Burada değişimin ve yerine gelecek sistemin ne olacağı konusunda iyimser olmak ise zor; çünkü düzen değişikliği, başka bir bozuk düzene, yani ‘özelleştirme’ye dönüşüveriyor. Sonuçta devlet yönetemediği bir kurumdan kurtulmak istiyor ve kurumdan yararlanan kitleyi bir işletmecinin insafına bırakıyor! İstanbul’da sanat üreticisinin kullanacağı çok mekân var, ama bunlar ihale ile bir işletmeciye verilmiş ve kiralık! Her türlü etkinliğe kiralık; yani birisinin uluslararası sanat etkinliğinden sonra başka birisi gelip şirket tanıtımı yapabilir…
Zaman içinde sona ve dona kalan modernist kale AKM’nin birçok rakibi ve ardılı oluştu; Post-modern bir kırılmanın işaretleri olarak.. Bunlar AKM’ye gidenlerin gitmedikleri çevre ilçelerdeki kültür ve sanat merkezleri… Bir ucu Tuzla, öteki ucu Küçükçekmece, bu birbirinden donanımlı konser salonlu ve bulundukları ilçelerin zanaat, toplumsal etkileşim ve kültür gereksinimini karşılayan ve hayatında AKM’ye hiç gitmemiş insanlara hizmet veren kültür merkezleri; aynı zamanda belediyelerin imaj ve siyasal çıkarlarına da yarıyor. Neo-klasik sütunlu giriş, cam dış yüzey, mermer ve granit zemin ve sütunlar, bol koridorlu iç mekânlardan oluşan melez mimarileri karikatür gibi, kuşkusuz… Yönetim ve içerikleri de sözünü ettiğim sorunları barındırıyor; dolayısıyla dış Post-modern ama iç AKM’nin temsil ettiği köhne Modern!
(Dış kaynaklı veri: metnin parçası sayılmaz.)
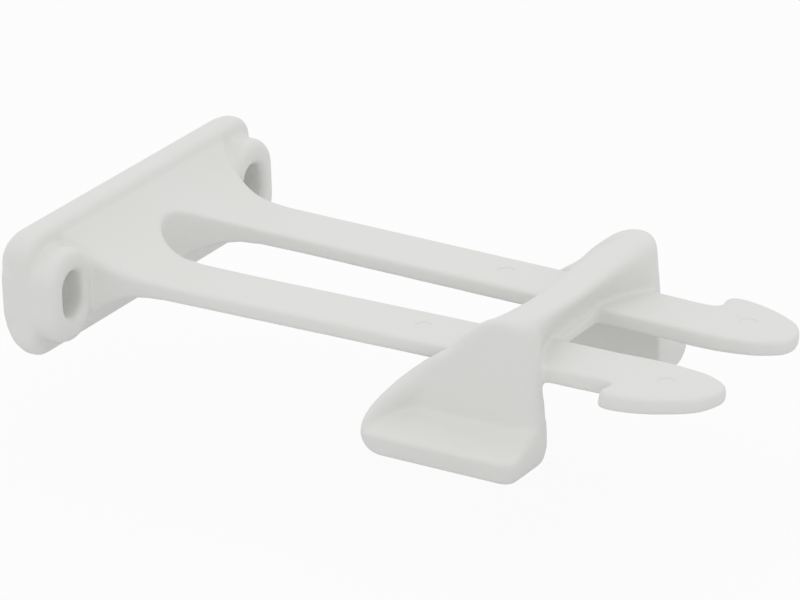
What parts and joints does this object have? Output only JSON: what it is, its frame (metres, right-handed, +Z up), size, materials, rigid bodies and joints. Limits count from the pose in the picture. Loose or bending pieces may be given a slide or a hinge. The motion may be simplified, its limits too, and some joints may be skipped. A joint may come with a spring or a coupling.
{
  "type": "cabinet safety lock",
  "caption": "Spring latch for a cupboard door: mounting base with screw slots, two flexing arms, a thumb bridge with finger scoops and hooked prongs.",
  "frame": {"origin": "centre of the mounting base's back face, which lies against the door", "axes": "+X from the door towards the prongs, +Y across the latch, +Z up, on the side that the thumb presses"},
  "size_m": [0.1024, 0.0538, 0.0223],
  "materials": {
    "moulded_plastic": "near-white injection-moulded plastic with a soft satin sheen"
  },
  "bodies": {
    "root": {"mounting_base": "moulded_plastic", "near_spring_arm": "moulded_plastic", "far_spring_arm": "moulded_plastic"},
    "latch_head": {"thumb_bridge": "moulded_plastic", "near_finger_scoop": "moulded_plastic", "far_finger_scoop": "moulded_plastic", "near_prong": "moulded_plastic", "far_prong": "moulded_plastic"}
  },
  "joints": [
    {"name": "arm_flex", "type": "hinge", "parent": "root", "child": "latch_head", "pos_m": [0.032, 0, 0], "axis": [0, 1, 0], "range_deg": [-5, 12], "stiffness_Nm_per_rad": 0.75, "deforming": ["near_spring_arm", "far_spring_arm"]}
  ]
}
Kamusal sergi ve etkinlik mekânı, yani sanat üreticisinin ve tüketicisinin gereksinimlerine ve çıkarlarına hizmet eden kurumlar denildiğinde elimizde bunlar var; ancak bunlar artık yeterli değil! Sanat üreticisini ve tüketicisini ‘kırk satır mı istersin, kırk katır mı’ sorusuna mahkûm etmeye de hiç kimsenin hakkı yok!
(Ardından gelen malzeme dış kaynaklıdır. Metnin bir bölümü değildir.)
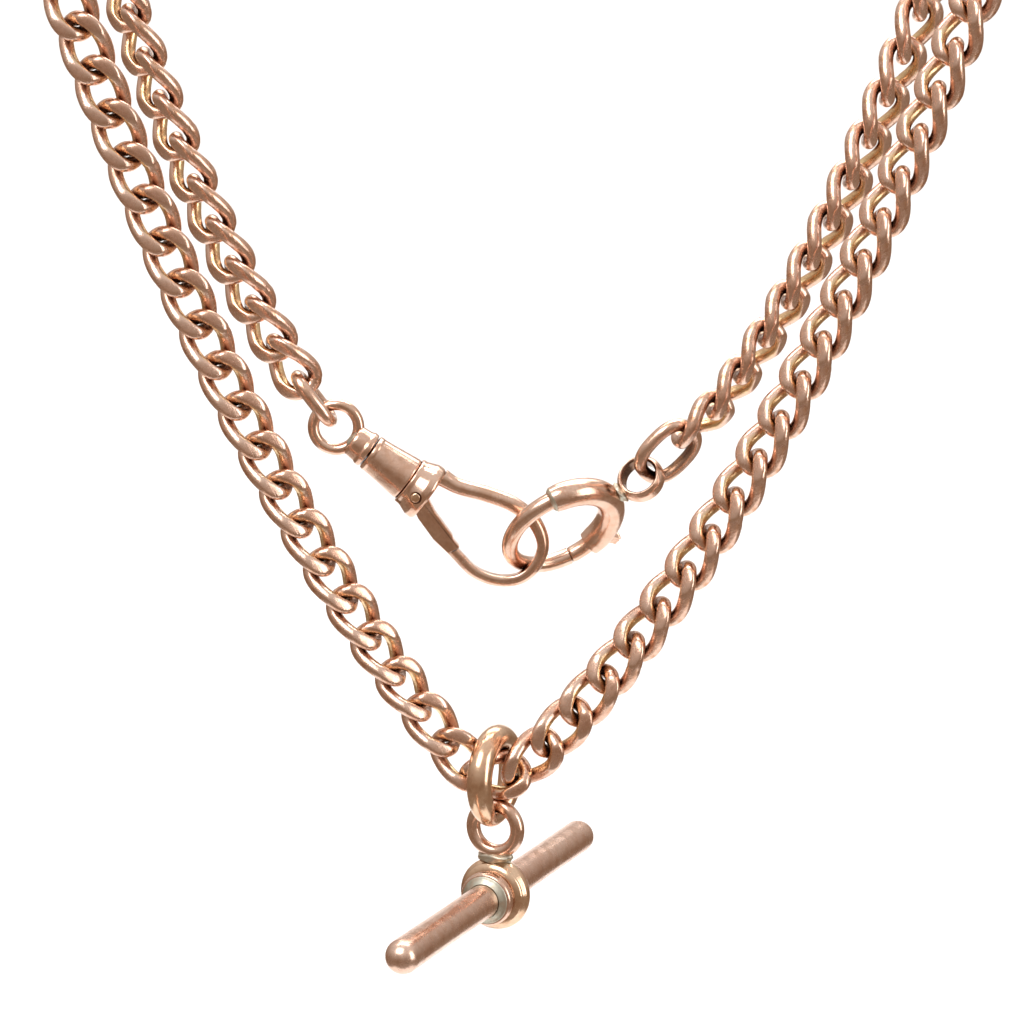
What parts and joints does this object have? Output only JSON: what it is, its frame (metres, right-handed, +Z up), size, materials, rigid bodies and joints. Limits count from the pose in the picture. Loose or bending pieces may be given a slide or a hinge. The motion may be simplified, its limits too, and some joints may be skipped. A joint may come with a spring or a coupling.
{
  "type": "pocket watch chain",
  "caption": "Double Albert pocket watch chain hung doubled: curb links, T-bar on a ring at the middle link, swivel dog clip closed on a bolt ring.",
  "frame": {"origin": "middle of the hang line, level with the centres of the two half turns over the pins, midway between the front and back swags", "axes": "+Z up, +X to the right as the front of the chain is seen, -Y towards the viewer; the swags hang in planes parallel to XZ"},
  "size_m": [0.086, 0.0368, 0.0972],
  "materials": {
    "rose_gold": "polished",
    "yellow_gold": "polished",
    "spring_steel": "satin"
  },
  "bodies": {
    "hang_folds": {"fold_left_links_22_to_27": "rose_gold", "fold_right_links_23_to_28": "rose_gold"},
    "outer_upper": {"outer_upper_left_link_15": "rose_gold", "outer_upper_left_links_16_to_20": "rose_gold", "outer_upper_left_link_21": "rose_gold", "outer_upper_right_link_15": "rose_gold", "outer_upper_right_links_16_to_21": "rose_gold", "outer_upper_right_link_22": "rose_gold"},
    "outer_middle": {"outer_middle_left_link_8": "rose_gold", "outer_middle_left_links_9_to_13": "rose_gold", "outer_middle_left_link_14": "rose_gold", "outer_middle_right_link_8": "rose_gold", "outer_middle_right_links_9_to_13": "rose_gold", "outer_middle_right_link_14": "rose_gold"},
    "outer_lower": {"middle_link": "rose_gold", "outer_lower_left_link_1": "rose_gold", "outer_lower_left_link_2": "rose_gold", "outer_lower_left_links_3_to_6": "rose_gold", "outer_lower_left_link_7": "rose_gold", "outer_lower_right_link_1": "rose_gold", "outer_lower_right_link_2": "rose_gold", "outer_lower_right_links_3_to_6": "rose_gold", "outer_lower_right_link_7": "rose_gold"},
    "inner_upper": {"inner_upper_left_link_28": "rose_gold", "inner_upper_left_links_29_to_32": "rose_gold", "inner_upper_left_link_33": "rose_gold", "inner_upper_right_link_29": "rose_gold", "inner_upper_right_links_30_to_34": "rose_gold", "inner_upper_right_link_35": "rose_gold"},
    "inner_lower": {"inner_lower_left_link_34": "rose_gold", "inner_lower_left_links_35_to_37": "rose_gold", "inner_lower_left_link_38": "rose_gold", "inner_lower_right_link_36": "rose_gold", "inner_lower_right_links_37_to_40": "rose_gold", "inner_lower_right_link_41": "rose_gold"},
    "clasp_ends": {"jump_link": "rose_gold", "oval_link": "rose_gold"},
    "clasp": {"clip_eye": "rose_gold", "clip_swivel_cap": "rose_gold", "clip_swivel_pin": "yellow_gold", "bolt_ring_tube": "rose_gold", "bolt_ring_wire": "rose_gold", "bolt_ring_eye": "rose_gold", "bolt_ring_spring": "spring_steel"},
    "clip_body": {"clip_barrel": "rose_gold", "clip_ferrule": "rose_gold", "clip_gate_pin": "yellow_gold", "clip_hook": "rose_gold", "clip_gate_spring": "spring_steel"},
    "gate": {"clip_gate": "rose_gold"},
    "bolt": {"bolt_ring_bolt": "rose_gold"},
    "t_ring": {"t_bar_ring": "yellow_gold"},
    "t_bar": {"t_bar_loop": "rose_gold", "t_bar_rod": "rose_gold", "t_bar_collar_bead": "yellow_gold", "t_bar_collar_near_ring": "rose_gold", "t_bar_collar_far_ring": "rose_gold"}
  },
  "joints": [
    {"name": "outer_upper_swing", "type": "hinge", "parent": "hang_folds", "child": "outer_upper", "pos_m": [-0.03823, -0.0026, -0.0074], "axis": [0.9998, 0, 0.0179], "range_deg": [-12, 2]},
    {"name": "outer_middle_swing", "type": "hinge", "parent": "outer_upper", "child": "outer_middle", "pos_m": [-0.02921, -0.0026, -0.03242], "axis": [0.9995, 0, -0.0315], "range_deg": [-12, 6]},
    {"name": "outer_lower_swing", "type": "hinge", "parent": "outer_middle", "child": "outer_lower", "pos_m": [-0.01795, -0.0026, -0.0565], "axis": [0.9994, 0, -0.0356], "range_deg": [-12, 12]},
    {"name": "t_ring_swing", "type": "hinge", "parent": "outer_lower", "child": "t_ring", "pos_m": [-0.00144, -0.0026, -0.07867], "axis": [1, 0, 0], "range_deg": [-14, 24]},
    {"name": "t_bar_swing", "type": "hinge", "parent": "t_ring", "child": "t_bar", "pos_m": [-0.00144, -0.0026, -0.08256], "axis": [0.4035, 0.915, 0], "range_deg": [-16, 16]},
    {"name": "inner_upper_swing", "type": "hinge", "parent": "hang_folds", "child": "inner_upper", "pos_m": [-0.03429, 0.0026, -0.0069], "axis": [0.9999, 0, 0.0118], "range_deg": [-2, 12]},
    {"name": "inner_lower_swing", "type": "hinge", "parent": "inner_upper", "child": "inner_lower", "pos_m": [-0.02677, 0.0026, -0.02842], "axis": [0.999, 0, -0.0458], "range_deg": [-12, 12]},
    {"name": "clasp_ends_swing", "type": "hinge", "parent": "inner_lower", "child": "clasp_ends", "pos_m": [-0.01801, 0.0026, -0.04524], "axis": [0.9907, 0, -0.1357], "range_deg": [-12, 7]},
    {"name": "clasp_swing", "type": "hinge", "parent": "clasp_ends", "child": "clasp", "pos_m": [-0.01603, 0.0026, -0.04788], "axis": [0.9861, 0, -0.1663], "range_deg": [-8, 12]},
    {"name": "clip_swivel", "type": "hinge", "parent": "clasp", "child": "clip_body", "pos_m": [-0.01516, 0.0026, -0.04904], "axis": [0.8039, 0, -0.5948], "range_deg": [-8, 5]},
    {"name": "gate_open", "type": "hinge", "parent": "clip_body", "child": "gate", "pos_m": [-0.00826, 0.0026, -0.0548], "axis": [0, -1, 0], "range_deg": [0, 25], "stiffness_Nm_per_rad": 0.006, "springref_deg": -17.19, "deforming": ["clip_gate_spring"]},
    {"name": "bolt_slide", "type": "hinge", "parent": "clasp", "child": "bolt", "pos_m": [0.00422, 0.0026, -0.05795], "axis": [0.4022, -0.6561, -0.6386], "range_deg": [0, 26], "stiffness_Nm_per_rad": 0.004, "springref_deg": -22.92, "deforming": ["bolt_ring_spring"]}
  ]
}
İstanbul 2010 proje süreçlerinde hiçbir şey olmuyorsa en azından taşlar yerinden oynuyor, sorunlar iyice açığa çıkıyor ve insanlar kamusal paranın nasıl kullanılması gerektiği konusunda bilinçleniyorlar. Umut edelim ki sanat üretimini güçlendiren, kitlelere sanat aracılığıyla zihinsel değişim aşılayan yeni bir kültür sanayinin temelleri atılmış olsun.